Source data
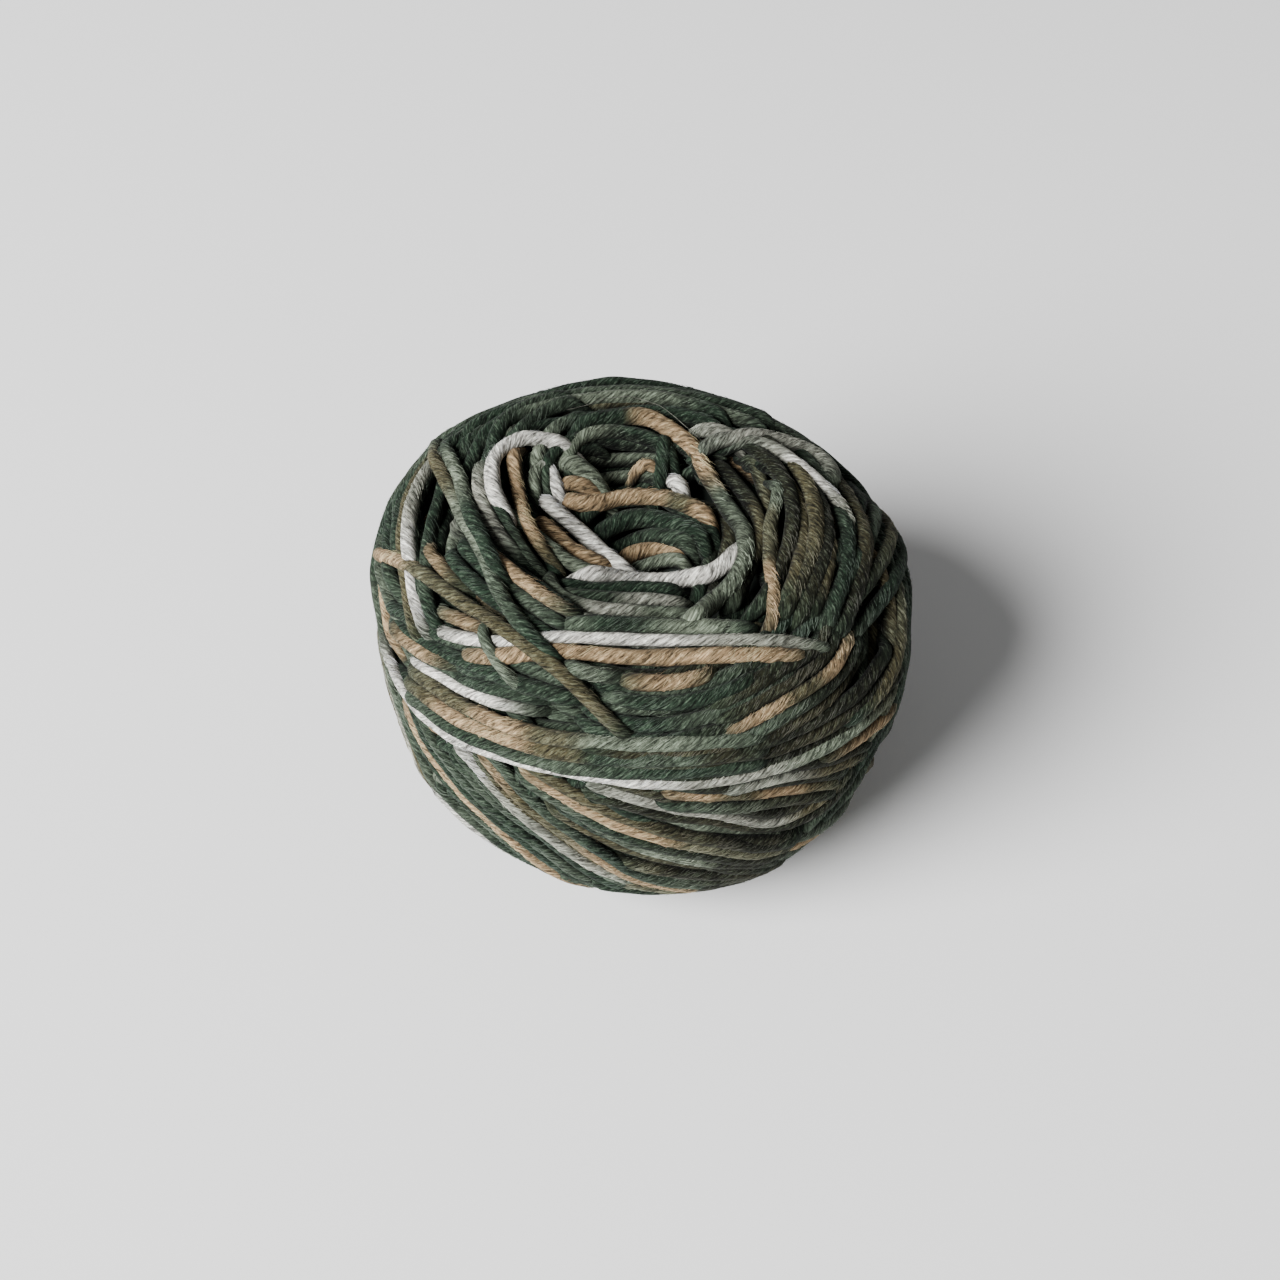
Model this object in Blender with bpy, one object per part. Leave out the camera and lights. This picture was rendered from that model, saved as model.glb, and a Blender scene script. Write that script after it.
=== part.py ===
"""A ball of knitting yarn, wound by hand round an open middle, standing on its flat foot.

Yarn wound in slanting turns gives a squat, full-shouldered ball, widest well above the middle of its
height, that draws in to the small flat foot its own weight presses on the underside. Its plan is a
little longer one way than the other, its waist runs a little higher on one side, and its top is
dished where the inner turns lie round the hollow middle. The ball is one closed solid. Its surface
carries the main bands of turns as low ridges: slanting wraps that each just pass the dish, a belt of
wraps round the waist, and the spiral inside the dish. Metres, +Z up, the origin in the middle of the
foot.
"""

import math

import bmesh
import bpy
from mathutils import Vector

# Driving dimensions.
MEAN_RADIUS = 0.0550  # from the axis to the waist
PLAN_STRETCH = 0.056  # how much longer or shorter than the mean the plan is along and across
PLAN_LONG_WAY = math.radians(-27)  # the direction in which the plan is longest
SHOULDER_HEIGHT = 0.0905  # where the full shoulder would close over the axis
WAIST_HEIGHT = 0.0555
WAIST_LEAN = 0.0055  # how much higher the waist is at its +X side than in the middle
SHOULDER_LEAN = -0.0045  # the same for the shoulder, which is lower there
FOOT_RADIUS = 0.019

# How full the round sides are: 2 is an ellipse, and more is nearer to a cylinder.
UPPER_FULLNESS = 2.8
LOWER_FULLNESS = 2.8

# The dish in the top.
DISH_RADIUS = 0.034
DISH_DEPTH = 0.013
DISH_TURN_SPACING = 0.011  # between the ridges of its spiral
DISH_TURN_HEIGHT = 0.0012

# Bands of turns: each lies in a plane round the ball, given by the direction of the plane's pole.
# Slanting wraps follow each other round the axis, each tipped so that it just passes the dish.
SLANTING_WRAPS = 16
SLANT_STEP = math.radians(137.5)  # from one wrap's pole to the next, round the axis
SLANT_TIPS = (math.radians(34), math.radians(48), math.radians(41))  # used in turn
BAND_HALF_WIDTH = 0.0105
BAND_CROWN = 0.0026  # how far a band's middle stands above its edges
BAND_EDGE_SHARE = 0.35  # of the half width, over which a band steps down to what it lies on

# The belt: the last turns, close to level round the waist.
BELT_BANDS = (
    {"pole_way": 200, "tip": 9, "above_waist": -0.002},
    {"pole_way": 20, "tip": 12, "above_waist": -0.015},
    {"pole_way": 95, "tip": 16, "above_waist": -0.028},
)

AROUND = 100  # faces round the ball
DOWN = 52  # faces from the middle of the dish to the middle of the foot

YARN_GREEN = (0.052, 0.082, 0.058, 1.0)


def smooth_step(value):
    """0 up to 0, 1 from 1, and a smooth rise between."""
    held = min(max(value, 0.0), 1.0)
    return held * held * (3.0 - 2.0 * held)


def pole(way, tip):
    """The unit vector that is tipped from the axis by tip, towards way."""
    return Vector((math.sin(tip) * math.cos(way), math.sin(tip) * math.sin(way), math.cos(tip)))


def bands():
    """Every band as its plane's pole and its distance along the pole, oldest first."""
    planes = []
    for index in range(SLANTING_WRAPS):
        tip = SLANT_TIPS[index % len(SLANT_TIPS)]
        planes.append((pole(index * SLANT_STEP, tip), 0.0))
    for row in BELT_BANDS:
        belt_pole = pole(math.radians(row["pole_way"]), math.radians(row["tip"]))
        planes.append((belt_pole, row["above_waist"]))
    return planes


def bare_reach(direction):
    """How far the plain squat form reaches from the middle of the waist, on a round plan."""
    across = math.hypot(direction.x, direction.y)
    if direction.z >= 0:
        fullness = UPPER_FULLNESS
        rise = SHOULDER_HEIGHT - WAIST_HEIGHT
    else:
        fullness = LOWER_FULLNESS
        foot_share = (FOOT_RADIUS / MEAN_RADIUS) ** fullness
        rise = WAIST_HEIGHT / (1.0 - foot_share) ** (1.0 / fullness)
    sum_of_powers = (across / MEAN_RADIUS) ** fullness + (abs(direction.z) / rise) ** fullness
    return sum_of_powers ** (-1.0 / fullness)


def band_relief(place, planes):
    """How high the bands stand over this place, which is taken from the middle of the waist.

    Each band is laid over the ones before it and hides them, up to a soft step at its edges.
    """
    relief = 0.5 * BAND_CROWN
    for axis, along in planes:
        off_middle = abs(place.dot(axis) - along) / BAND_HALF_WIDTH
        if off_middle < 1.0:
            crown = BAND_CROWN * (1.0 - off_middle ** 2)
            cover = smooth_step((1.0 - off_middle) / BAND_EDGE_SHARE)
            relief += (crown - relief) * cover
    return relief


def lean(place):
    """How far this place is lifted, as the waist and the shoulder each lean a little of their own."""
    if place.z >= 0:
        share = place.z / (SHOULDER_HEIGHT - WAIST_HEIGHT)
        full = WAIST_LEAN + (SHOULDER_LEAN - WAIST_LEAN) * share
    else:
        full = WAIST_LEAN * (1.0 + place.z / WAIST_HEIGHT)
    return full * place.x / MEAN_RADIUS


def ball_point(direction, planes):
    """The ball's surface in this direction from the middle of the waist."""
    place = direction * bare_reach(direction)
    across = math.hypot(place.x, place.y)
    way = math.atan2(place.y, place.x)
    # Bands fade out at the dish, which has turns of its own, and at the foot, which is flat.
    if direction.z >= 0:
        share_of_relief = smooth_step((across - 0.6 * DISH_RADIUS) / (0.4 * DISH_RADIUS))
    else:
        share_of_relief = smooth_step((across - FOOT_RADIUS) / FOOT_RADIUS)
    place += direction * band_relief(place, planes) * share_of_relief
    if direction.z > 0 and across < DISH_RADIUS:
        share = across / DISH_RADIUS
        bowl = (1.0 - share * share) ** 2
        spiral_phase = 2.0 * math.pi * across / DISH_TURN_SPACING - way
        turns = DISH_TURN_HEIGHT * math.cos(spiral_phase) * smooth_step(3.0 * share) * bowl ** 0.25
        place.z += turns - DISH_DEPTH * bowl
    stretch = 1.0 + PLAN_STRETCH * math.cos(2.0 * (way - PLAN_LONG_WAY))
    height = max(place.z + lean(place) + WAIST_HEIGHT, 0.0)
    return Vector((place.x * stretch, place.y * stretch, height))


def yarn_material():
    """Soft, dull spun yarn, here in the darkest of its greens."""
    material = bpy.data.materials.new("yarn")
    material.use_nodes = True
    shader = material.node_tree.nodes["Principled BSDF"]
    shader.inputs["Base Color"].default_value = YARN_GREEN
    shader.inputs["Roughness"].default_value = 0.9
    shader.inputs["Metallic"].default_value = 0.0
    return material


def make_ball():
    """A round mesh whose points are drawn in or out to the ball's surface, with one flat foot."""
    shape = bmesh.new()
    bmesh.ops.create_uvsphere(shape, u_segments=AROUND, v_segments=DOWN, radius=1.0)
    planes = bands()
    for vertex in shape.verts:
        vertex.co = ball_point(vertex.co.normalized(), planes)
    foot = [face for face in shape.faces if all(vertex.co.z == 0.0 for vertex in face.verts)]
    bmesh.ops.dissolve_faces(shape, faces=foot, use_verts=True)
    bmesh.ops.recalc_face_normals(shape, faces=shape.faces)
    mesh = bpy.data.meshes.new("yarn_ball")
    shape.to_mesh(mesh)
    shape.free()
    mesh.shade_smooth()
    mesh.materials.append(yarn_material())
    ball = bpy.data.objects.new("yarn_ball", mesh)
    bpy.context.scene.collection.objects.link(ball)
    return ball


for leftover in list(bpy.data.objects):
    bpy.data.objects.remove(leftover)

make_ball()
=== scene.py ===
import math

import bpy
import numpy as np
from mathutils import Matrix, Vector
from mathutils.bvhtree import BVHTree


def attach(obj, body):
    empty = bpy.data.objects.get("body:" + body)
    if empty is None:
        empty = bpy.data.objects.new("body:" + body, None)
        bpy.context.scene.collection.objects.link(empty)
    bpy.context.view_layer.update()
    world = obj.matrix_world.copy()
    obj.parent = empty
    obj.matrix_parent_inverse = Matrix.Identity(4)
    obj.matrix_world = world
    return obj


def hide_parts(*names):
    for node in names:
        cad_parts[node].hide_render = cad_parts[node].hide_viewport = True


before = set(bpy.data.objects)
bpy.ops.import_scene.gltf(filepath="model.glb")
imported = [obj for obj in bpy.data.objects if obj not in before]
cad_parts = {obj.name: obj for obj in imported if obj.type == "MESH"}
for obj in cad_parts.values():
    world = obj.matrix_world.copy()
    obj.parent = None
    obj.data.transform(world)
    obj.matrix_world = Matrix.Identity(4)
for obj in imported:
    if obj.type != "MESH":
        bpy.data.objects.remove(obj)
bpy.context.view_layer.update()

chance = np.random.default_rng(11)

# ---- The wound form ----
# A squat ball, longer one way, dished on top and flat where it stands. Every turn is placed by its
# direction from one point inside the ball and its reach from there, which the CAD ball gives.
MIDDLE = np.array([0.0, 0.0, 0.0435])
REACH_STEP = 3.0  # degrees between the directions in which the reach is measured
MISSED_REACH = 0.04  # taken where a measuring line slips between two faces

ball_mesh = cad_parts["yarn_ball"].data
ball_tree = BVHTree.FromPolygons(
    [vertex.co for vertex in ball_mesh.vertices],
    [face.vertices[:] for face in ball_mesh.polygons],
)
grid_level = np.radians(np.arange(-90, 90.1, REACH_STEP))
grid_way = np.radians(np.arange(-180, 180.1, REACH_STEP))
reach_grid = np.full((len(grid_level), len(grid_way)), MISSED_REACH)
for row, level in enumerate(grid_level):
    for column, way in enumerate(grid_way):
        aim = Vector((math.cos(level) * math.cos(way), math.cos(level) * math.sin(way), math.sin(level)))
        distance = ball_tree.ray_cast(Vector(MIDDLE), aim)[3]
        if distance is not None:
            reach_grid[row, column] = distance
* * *
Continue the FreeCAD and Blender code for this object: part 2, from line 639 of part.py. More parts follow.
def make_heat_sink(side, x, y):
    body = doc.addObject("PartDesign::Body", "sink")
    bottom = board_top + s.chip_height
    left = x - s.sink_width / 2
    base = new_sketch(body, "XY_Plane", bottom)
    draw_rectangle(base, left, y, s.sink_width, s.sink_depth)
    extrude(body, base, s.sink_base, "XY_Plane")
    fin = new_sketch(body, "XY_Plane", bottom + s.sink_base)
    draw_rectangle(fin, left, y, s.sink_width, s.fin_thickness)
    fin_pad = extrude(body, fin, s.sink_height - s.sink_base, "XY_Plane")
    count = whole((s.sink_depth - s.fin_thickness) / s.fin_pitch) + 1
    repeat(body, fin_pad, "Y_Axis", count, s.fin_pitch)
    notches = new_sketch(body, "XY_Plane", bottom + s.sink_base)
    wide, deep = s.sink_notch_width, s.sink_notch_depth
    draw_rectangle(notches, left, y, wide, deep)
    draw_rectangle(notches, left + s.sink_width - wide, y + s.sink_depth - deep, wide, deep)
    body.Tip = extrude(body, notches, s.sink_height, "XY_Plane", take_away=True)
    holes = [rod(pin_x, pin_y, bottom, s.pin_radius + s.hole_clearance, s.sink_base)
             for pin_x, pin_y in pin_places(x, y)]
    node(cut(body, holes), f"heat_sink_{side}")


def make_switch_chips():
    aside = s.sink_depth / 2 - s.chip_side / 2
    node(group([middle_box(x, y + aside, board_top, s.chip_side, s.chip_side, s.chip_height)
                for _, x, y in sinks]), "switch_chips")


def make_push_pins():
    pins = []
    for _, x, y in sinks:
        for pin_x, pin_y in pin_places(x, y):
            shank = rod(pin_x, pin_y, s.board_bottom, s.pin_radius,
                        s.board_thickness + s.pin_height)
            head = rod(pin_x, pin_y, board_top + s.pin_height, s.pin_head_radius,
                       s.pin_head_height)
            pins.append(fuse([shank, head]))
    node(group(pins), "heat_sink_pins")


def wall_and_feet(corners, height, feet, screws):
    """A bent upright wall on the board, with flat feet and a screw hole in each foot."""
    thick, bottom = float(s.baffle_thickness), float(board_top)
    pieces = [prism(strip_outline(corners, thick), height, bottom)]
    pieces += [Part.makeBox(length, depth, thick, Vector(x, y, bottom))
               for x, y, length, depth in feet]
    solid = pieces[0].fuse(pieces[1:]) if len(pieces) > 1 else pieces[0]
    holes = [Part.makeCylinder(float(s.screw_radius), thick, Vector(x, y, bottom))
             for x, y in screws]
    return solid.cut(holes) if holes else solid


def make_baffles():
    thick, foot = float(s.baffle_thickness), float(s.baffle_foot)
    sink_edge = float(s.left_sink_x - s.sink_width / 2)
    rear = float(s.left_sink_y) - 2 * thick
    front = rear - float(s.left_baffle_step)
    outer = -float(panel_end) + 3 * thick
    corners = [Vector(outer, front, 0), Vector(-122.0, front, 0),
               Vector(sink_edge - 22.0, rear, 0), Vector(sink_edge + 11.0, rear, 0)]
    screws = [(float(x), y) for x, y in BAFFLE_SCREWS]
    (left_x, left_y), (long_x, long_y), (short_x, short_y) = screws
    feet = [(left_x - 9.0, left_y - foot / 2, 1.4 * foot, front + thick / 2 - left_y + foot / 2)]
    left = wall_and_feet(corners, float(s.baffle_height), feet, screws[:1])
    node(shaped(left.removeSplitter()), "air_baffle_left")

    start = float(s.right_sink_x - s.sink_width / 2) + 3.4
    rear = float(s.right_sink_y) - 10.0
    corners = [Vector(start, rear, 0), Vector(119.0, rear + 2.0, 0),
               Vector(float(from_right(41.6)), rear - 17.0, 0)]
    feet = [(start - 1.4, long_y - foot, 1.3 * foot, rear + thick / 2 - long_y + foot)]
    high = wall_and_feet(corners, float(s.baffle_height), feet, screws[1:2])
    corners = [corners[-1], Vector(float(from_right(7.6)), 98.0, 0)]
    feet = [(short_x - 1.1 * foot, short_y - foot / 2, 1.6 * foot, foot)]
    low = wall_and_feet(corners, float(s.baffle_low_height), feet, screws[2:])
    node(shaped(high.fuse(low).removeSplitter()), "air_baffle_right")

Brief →
Above are the records. Copy the lines beginning at the one that has "mesh.shade_smooth()" and ending with the one that has "for node in", unchanged.

Answer for this exercise →
    mesh.shade_smooth()
    mesh.materials.append(yarn_material())
    ball = bpy.data.objects.new("yarn_ball", mesh)
    bpy.context.scene.collection.objects.link(ball)
    return ball


for leftover in list(bpy.data.objects):
    bpy.data.objects.remove(leftover)

make_ball()
=== scene.py ===
import math

import bpy
import numpy as np
from mathutils import Matrix, Vector
from mathutils.bvhtree import BVHTree


def attach(obj, body):
    empty = bpy.data.objects.get("body:" + body)
    if empty is None:
        empty = bpy.data.objects.new("body:" + body, None)
        bpy.context.scene.collection.objects.link(empty)
    bpy.context.view_layer.update()
    world = obj.matrix_world.copy()
    obj.parent = empty
    obj.matrix_parent_inverse = Matrix.Identity(4)
    obj.matrix_world = world
    return obj


def hide_parts(*names):
    for node in names:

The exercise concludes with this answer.